Object data in JSON
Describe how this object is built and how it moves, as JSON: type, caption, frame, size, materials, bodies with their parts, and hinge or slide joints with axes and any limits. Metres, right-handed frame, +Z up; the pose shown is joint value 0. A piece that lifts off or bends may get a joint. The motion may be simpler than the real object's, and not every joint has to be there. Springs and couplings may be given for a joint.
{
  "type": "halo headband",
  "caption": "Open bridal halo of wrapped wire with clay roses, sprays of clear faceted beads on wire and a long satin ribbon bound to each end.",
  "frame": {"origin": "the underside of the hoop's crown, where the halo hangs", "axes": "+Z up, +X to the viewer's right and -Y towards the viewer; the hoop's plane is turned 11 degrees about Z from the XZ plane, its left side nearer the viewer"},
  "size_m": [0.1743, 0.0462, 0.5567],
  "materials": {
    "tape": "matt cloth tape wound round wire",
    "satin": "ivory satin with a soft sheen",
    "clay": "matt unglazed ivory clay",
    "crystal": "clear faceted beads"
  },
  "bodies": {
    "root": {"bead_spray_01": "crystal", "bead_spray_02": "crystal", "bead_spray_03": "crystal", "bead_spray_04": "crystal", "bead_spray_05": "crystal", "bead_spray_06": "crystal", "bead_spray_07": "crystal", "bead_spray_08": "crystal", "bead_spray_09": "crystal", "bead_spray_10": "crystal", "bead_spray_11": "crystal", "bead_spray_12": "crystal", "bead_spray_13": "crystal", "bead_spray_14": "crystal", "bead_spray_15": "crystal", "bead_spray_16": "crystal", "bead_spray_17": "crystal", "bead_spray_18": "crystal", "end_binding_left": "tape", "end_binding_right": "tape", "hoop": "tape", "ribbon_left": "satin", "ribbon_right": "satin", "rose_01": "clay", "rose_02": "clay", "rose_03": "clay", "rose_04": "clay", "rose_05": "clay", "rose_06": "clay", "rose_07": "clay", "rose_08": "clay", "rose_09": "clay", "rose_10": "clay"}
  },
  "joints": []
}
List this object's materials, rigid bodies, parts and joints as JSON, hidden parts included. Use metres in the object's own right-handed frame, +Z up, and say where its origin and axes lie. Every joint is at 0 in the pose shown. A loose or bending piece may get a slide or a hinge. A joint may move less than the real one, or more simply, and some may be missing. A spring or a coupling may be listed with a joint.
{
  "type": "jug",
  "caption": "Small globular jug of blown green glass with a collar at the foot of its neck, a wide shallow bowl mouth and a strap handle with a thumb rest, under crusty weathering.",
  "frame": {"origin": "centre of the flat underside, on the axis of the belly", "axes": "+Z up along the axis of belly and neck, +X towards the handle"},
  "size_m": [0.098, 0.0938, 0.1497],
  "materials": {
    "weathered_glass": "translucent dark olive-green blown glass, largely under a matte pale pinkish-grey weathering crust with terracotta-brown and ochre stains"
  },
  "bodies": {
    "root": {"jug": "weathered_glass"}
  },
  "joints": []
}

==

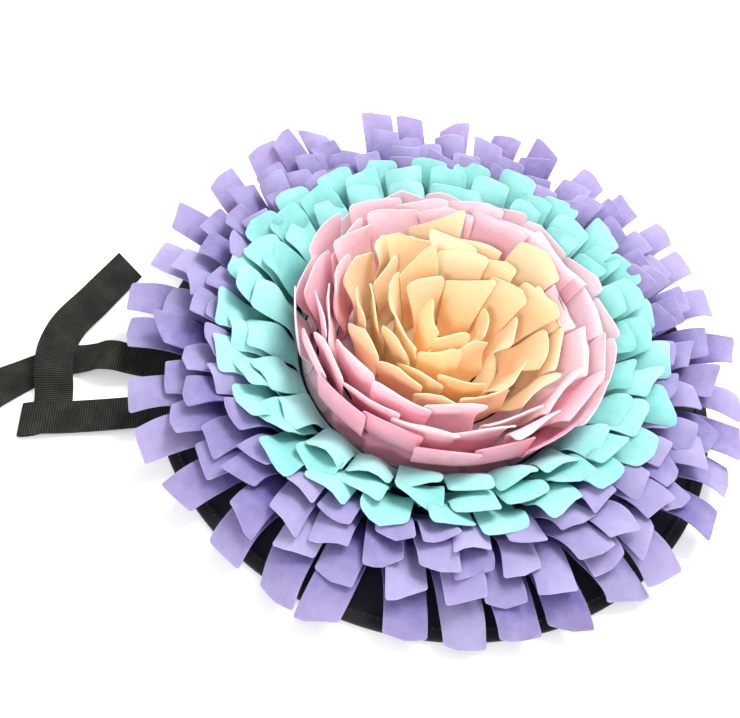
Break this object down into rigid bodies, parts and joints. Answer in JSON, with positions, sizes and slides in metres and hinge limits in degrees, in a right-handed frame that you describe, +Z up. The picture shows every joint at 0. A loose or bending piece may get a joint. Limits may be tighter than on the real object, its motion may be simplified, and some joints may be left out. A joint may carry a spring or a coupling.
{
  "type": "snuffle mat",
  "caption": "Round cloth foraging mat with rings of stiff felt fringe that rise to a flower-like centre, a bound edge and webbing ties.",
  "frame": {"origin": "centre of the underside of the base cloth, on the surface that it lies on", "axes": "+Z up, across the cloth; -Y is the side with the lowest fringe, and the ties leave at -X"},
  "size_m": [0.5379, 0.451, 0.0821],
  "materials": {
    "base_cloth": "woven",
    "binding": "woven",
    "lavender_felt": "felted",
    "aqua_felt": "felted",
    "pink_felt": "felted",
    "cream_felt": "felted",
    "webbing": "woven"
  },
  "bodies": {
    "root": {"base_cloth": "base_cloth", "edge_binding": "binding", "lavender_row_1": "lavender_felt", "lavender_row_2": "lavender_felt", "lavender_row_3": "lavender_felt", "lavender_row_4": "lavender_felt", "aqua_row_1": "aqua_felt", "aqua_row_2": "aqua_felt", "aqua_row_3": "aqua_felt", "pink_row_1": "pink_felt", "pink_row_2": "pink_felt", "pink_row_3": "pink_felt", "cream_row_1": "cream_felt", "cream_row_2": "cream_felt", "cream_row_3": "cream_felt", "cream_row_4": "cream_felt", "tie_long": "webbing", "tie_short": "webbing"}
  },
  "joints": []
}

◆ Task description:
Using the records above, find and show each line with the string "caption".

◆ Answer to the exercise:
Describe how this object is built and how it moves, as JSON: type, caption, frame, size, materials, bodies with their parts, and hinge or slide joints with axes and any limits. Metres, right-handed frame, +Z up; the pose shown is joint value 0. A piece that lifts off or bends may get a joint. The motion may be simpler than the real object's, and not every joint has to be there. Springs and couplings may be given for a joint.
  "caption": "Open bridal halo of wrapped wire with clay roses, sprays of clear faceted beads on wire and a long satin ribbon bound to each end.",
  "caption": "Small globular jug of blown green glass with a collar at the foot of its neck, a wide shallow bowl mouth and a strap handle with a thumb rest, under crusty weathering.",
  "caption": "Round cloth foraging mat with rings of stiff felt fringe that rise to a flower-like centre, a bound edge and webbing ties.",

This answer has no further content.